What should I do if my scene exceeds GPU memory limits in Octane?
Use Octane's out-of-core geometry feature to stream large meshes from system RAM, optimize texture resolutions, and consider using instancing for repeated objects. For extremely large scenes, you can render in tiles or use multiple GPUs with NVLink if available. Sometimes switching to proxy objects or level-of-detail models for distant geometry can resolve memory constraints.
How can I achieve faster render times in Octane without sacrificing quality?
Optimize your sampling settings by using adaptive sampling, enable AI denoising to reduce required sample counts, and use Octane's live viewer to find the optimal balance between speed and quality.
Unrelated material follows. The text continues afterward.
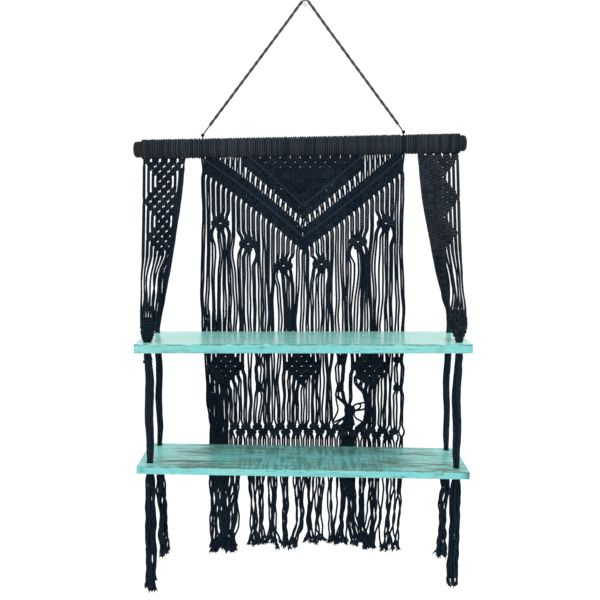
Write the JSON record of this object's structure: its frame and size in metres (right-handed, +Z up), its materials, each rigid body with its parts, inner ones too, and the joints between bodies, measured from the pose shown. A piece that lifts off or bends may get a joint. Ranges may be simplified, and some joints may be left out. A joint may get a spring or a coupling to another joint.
{
  "type": "macrame wall shelf with dowel and wall nail",
  "caption": "Hanging shelf of distressed painted boards in dark knotted cord, with a fringed back panel, side panels and tassels, hung by a rope on a nail.",
  "frame": {"origin": "the point of the wall's face where the nail goes in", "axes": "+X to the right seen from the room, +Y into the wall, +Z up; the object is at negative Y"},
  "size_m": [0.6238, 0.159, 1.0814],
  "materials": {
    "cord": "dark blue-black cotton cord",
    "rope": "dark grey twisted cord",
    "board": "turquoise paint, worn, satin",
    "dowel": "dark stain, satin",
    "nail": "satin"
  },
  "bodies": {
    "root": {"wall_nail": "nail", "hanging_rope": "rope", "rope_tie_left": "rope", "rope_tie_right": "rope", "dowel": "dowel", "heading_left": "cord", "heading_back": "cord", "heading_right": "cord", "back_panel": "cord", "back_fringe": "cord", "side_panel_left": "cord", "side_panel_right": "cord", "upper_board": "board", "lower_board": "board", "bundle_front_left": "cord", "bundle_back_left": "cord", "bundle_front_right": "cord", "bundle_back_right": "cord", "tassel_front_left": "cord", "tassel_back_left": "cord", "tassel_front_right": "cord", "tassel_back_right": "cord"}
  },
  "joints": []
}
For product visualization, focus render quality on hero areas while using lower settings for backgrounds, and consider using render layers to composite complex scenes efficiently.
Is it worth investing in multiple GPUs for Octane Render?
Multiple GPUs can significantly reduce render times, but the scaling isn't always linear due to memory synchronization overhead. For most product visualization work, a single high-end GPU often provides better value than multiple mid-range cards. Consider multi-GPU setups only if you regularly render complex scenes or need to maintain multiple concurrent projects.
What are the most common mistakes when switching to Octane from other renderers?
The biggest mistakes include trying to replicate old lighting setups instead of leveraging Octane's physical accuracy, over-complicating material nodes when simple setups work better, and not utilizing the real-time viewport for iteration. Many users also underestimate GPU memory requirements and don't optimize their scenes accordingly, leading to crashes or poor performance.
How do I handle color management and output consistency when using Octane?
Set up proper color spaces in both Octane and your 3D application from the start, use ACES workflow for professional projects, and always render in linear space with proper gamma correction. Establish consistent output settings and use Octane's tone mapping controls to match your target display requirements, whether for web, print, or client presentations.